Hier verständigten sich die wichtigen Kulturinstitutionen der Stadt gemeinsam mit dem Amt für Brand- und Katastrophenschutz auf Gefahrenabwehrpläne für die einzelnen Häuser, identifizierten Einlagerungsorte für den Notfall und führten gemeinsame Notfallübungen durch. Heute gibt es solche Verbünde in jeder Thüringer Region. 2019 wurde der Feuerwehr Weimar ein klimatisierter Gerätewagen übergeben, der im Schadensfall einen sicheren und fachgerechten Transport von Kulturgut in Thüringen sicherstellen soll. Lothar Liebermann arbeitet heute in genau dem Depot unter dem Platz vor der Anna Amalia Bibliothek, in das die geretteten Bücher damals gebracht wurden.

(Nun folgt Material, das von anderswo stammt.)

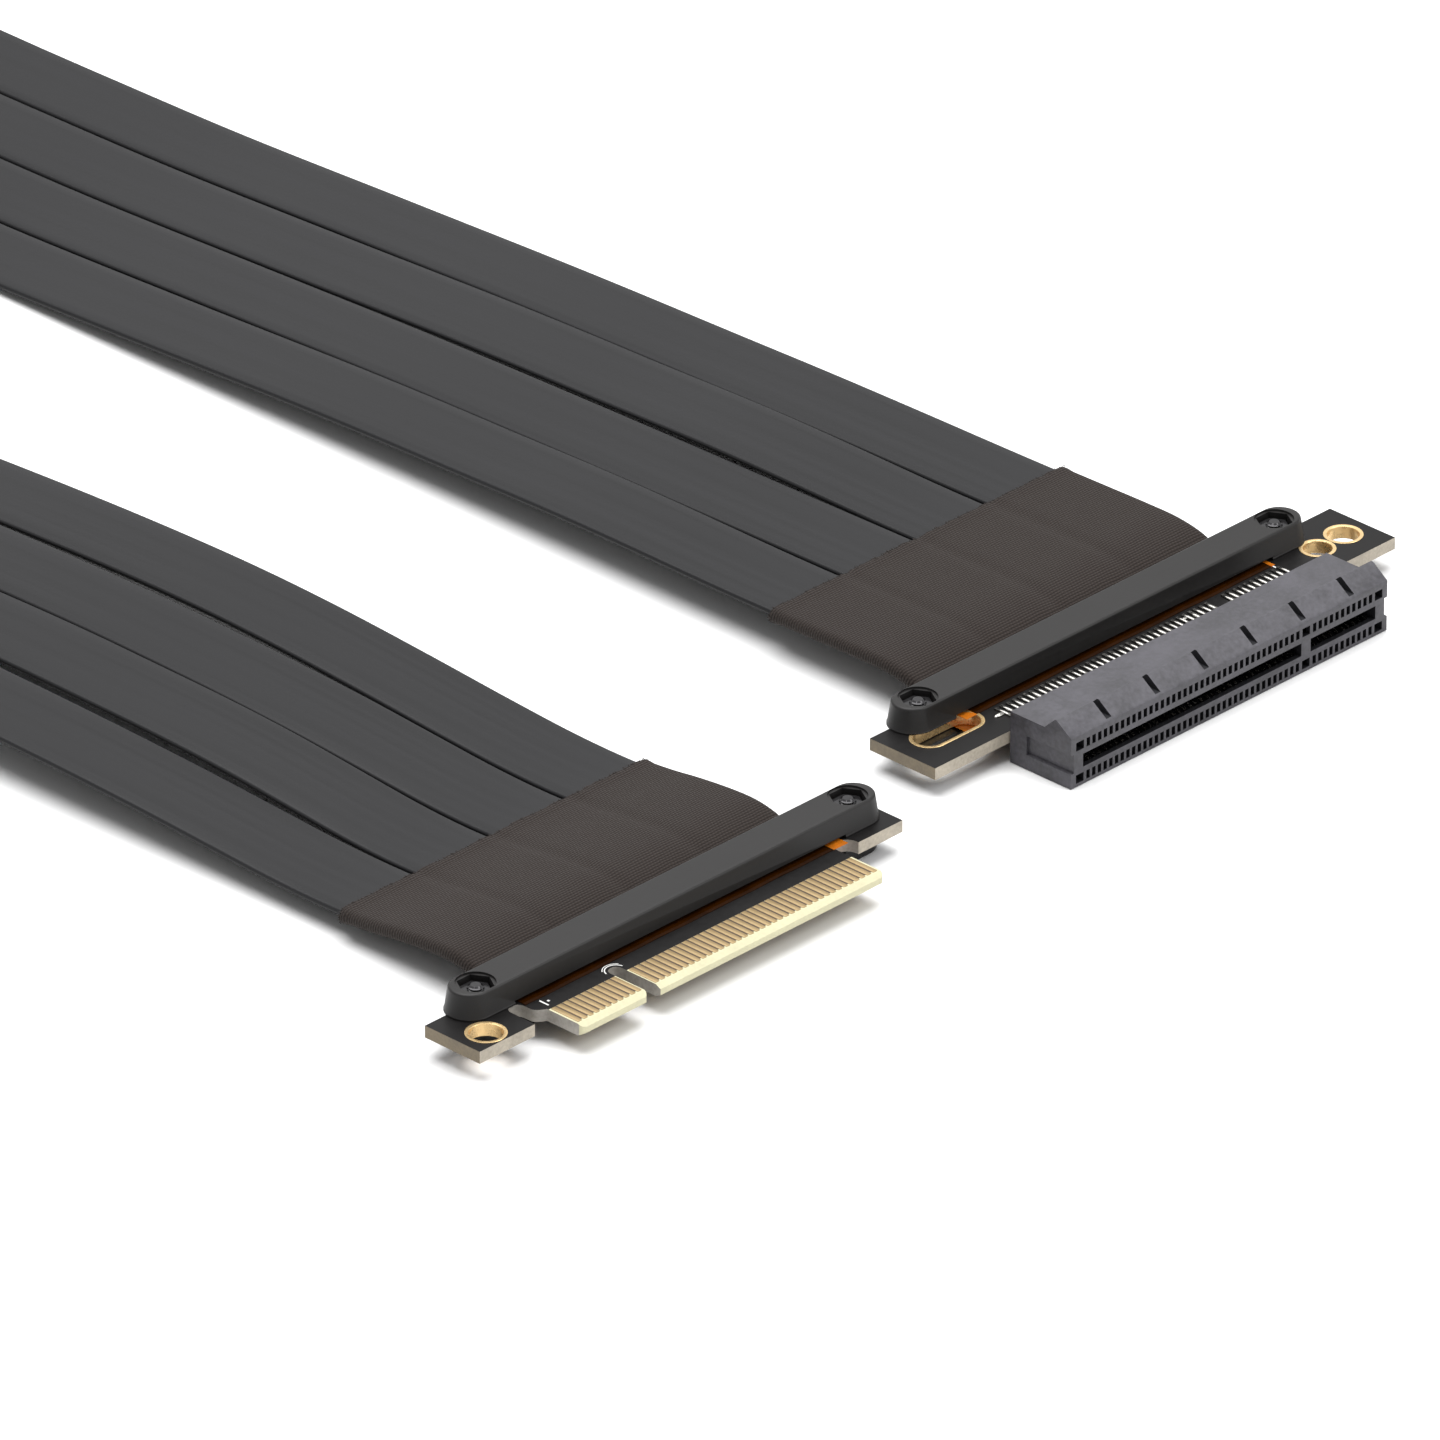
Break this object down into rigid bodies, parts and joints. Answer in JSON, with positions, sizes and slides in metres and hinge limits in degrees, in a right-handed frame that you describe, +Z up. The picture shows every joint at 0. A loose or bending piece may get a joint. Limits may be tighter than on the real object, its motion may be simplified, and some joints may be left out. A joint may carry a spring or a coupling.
{
  "type": "pci express riser cable",
  "caption": "Flat ribbon riser cable with a gold card-edge plug board at one end and a card slot on a board at the other, each held in a screwed clamp.",
  "frame": {"origin": "centre of the two connector ends together, without the free ribbons, on the surface they stand on", "axes": "+X along both connectors, from the plug end toward the slot end; both connectors face -Y and the cable leaves toward +Y; +Z up"},
  "size_m": [0.1682, 0.3025, 0.0086],
  "materials": {
    "board": "black solder mask on glass-fibre board",
    "gold": "thin gold plating, satin",
    "clamp": "black moulded plastic, finely grained",
    "steel": "blackened steel",
    "film": "amber polyimide film",
    "tin": "tinned copper",
    "cloth": "dark woven tape",
    "housing": "grey-black moulded plastic",
    "ribbon": "black cable jacket, satin"
  },
  "bodies": {
    "root": {"male_board": "board", "female_board": "board", "male_contacts_top_short": "gold", "male_contacts_top_long": "gold", "male_contacts_bottom_short": "gold", "male_contacts_bottom_long": "gold", "male_plated_hole": "gold", "female_plated_slot": "gold", "female_plated_hole_inner": "gold", "female_plated_hole_outer": "gold", "male_upper_clamp": "clamp", "male_lower_clamp": "clamp", "female_upper_clamp": "clamp", "female_lower_clamp": "clamp", "male_screw_left": "steel", "male_screw_right": "steel", "male_nut_left": "steel", "male_nut_right": "steel", "female_screw_left": "steel", "female_screw_right": "steel", "female_nut_left": "steel", "female_nut_right": "steel", "male_tape_top": "film", "male_tape_bottom": "film", "female_tape_top": "film", "female_tape_bottom": "film", "male_wires_top": "tin", "male_wires_bottom": "tin", "female_wires_top": "tin", "female_wires_bottom": "tin", "slot_contacts_top": "tin", "slot_contacts_bottom": "tin", "male_sleeve": "cloth", "female_sleeve": "cloth", "slot_housing": "housing", "ribbon_1": "ribbon", "ribbon_2": "ribbon", "ribbon_3": "ribbon", "ribbon_4": "ribbon"}
  },
  "joints": []
}
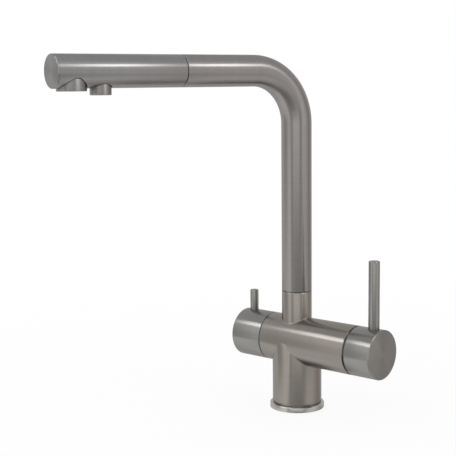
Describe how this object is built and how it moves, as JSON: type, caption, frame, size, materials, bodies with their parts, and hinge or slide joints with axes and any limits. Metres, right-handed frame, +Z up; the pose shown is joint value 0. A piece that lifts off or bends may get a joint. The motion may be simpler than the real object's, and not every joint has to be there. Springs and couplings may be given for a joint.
{
  "type": "kitchen mixer tap",
  "caption": "Kitchen mixer tap with an angled swivel spout, a pull-out head with two outlets, a lift-and-turn mixer handle and a second turning handle for filtered water.",
  "frame": {"origin": "centre of the foot's underside, on the worktop", "axes": "+Z up along the pillar; +X along the barrel towards the mixer handle; the user stands at -Y, and the spout at rest is turned 15 degrees from -Y towards -X"},
  "size_m": [0.1725, 0.2632, 0.329],
  "materials": {
    "satin_steel": "fine satin brushing round each tube, slightly warm grey",
    "bright_steel": "bright turned steel",
    "brass": "turned brass, unplated",
    "black_rubber": "smooth black sealing rubber",
    "dark_plastic": "dark moulded plastic, matt",
    "white_plastic": "white low-friction plastic",
    "grey_plastic": "grey moulded plastic",
    "ceramic": null,
    "hose_braid": "grey braided sheath over a rubber hose",
    "blue_tube": "smooth blue drinking-water tube"
  },
  "bodies": {
    "tap_body": {"body": "satin_steel", "base_ring": "satin_steel", "base_gasket": "black_rubber", "swivel_spigot": "brass", "glide_rings": "white_plastic", "swivel_seals": "black_rubber", "neck_washer": "dark_plastic", "cartridge_base": "white_plastic", "cartridge_seals": "black_rubber", "mixer_fixed_disc": "ceramic", "cartridge_housing": "grey_plastic", "cartridge_nut": "brass", "domed_ring": "bright_steel", "filter_valve_body": "brass", "filter_seat_seal": "black_rubber", "filter_fixed_disc": "ceramic"},
    "mixer_turret": {"stem_guide": "white_plastic", "pivot_pin": "bright_steel"},
    "mixer_disc_slide": {"mixer_moving_disc": "ceramic", "disc_slider": "grey_plastic"},
    "mixer_handle": {"mixer_stem": "bright_steel", "mixer_cap": "satin_steel", "mixer_lever_pin": "satin_steel", "mixer_grub_screw": "bright_steel"},
    "filter_handle": {"filter_moving_disc": "ceramic", "filter_spindle": "brass", "spindle_seal": "black_rubber", "spindle_clip": "bright_steel", "filter_cap": "satin_steel", "filter_lever_pin": "satin_steel", "filter_grub_screw": "bright_steel"},
    "spout": {"spout_tube": "satin_steel", "spout_stop_screw": "bright_steel", "docking_bush": "dark_plastic", "main_hose_riser": "hose_braid", "filter_tube_riser": "blue_tube", "hose_foot_plug": "brass", "foot_ferrule": "bright_steel"},
    "pull_out_head": {"head_shell": "satin_steel", "head_end_plate": "satin_steel", "head_core": "dark_plastic", "docking_seal": "black_rubber", "main_hose_arm": "hose_braid", "filter_tube_arm": "blue_tube", "head_ferrule": "bright_steel", "hose_connector": "brass", "filter_connector": "brass", "check_valve": "white_plastic", "main_nozzle": "satin_steel", "aerator_washer": "black_rubber", "aerator_housing": "grey_plastic", "aerator_screen": "white_plastic", "filter_nozzle": "satin_steel", "filter_washer": "black_rubber", "filter_flow_insert": "white_plastic"}
  },
  "joints": [
    {"name": "spout_swivel", "type": "hinge", "parent": "tap_body", "child": "spout", "pos_m": [0, 0, 0.13], "axis": [0, 0, 1], "range_deg": [-55, 85]},
    {"name": "head_pull", "type": "slide", "parent": "spout", "child": "pull_out_head", "axis": [-0.2588, -0.9659, 0], "range_m": [0, 0.07]},
    {"name": "mixer_turn", "type": "hinge", "parent": "tap_body", "child": "mixer_turret", "pos_m": [0.0476, 0, 0.064], "axis": [1, 0, 0], "range_deg": [-50, 50]},
    {"name": "mixer_lift", "type": "hinge", "parent": "mixer_turret", "child": "mixer_handle", "pos_m": [0.0476, 0, 0.064], "axis": [0, 1, 0], "range_deg": [0, 20]},
    {"name": "disc_slide", "type": "slide", "parent": "mixer_turret", "child": "mixer_disc_slide", "axis": [0, 0, 1], "range_m": [-0.0001, 0.0045]},
    {"name": "filter_turn", "type": "hinge", "parent": "tap_body", "child": "filter_handle", "pos_m": [-0.045, 0, 0.064], "axis": [1, 0, 0], "range_deg": [0, 90]}
  ],
  "couplings": [
    {"joint": "disc_slide", "follows": "mixer_lift", "m_per_rad": 0.01176}
  ]
}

Eine knappe Viertelstunde hatten er und die Helfer 2004 Zeit gehabt, bevor die Feuerwehr die obere Galerie absperrte. Während der gesamten Zeit habe Brandgeruch in der Luft gelegen. Zu diesem Zeitpunkt wütete das Feuer noch im Dachgeschoss. Bis sieben Uhr in der Früh habe er anschließend geholfen, die geretteten Bücher in das Depot unter dem Platz der Demokratie zu transportieren. "Was ich gedacht habe? Eigentlich nichts. Man funktioniert in solchen Situationen einfach", sagt Liebermann. Es sei ihm aber heute noch bewusst, dass er bis in die Morgenstunden hinein keinerlei Müdigkeit verspürt habe. Auch das gehört zur Erinnerung an das Unglück vom 2. September 2004.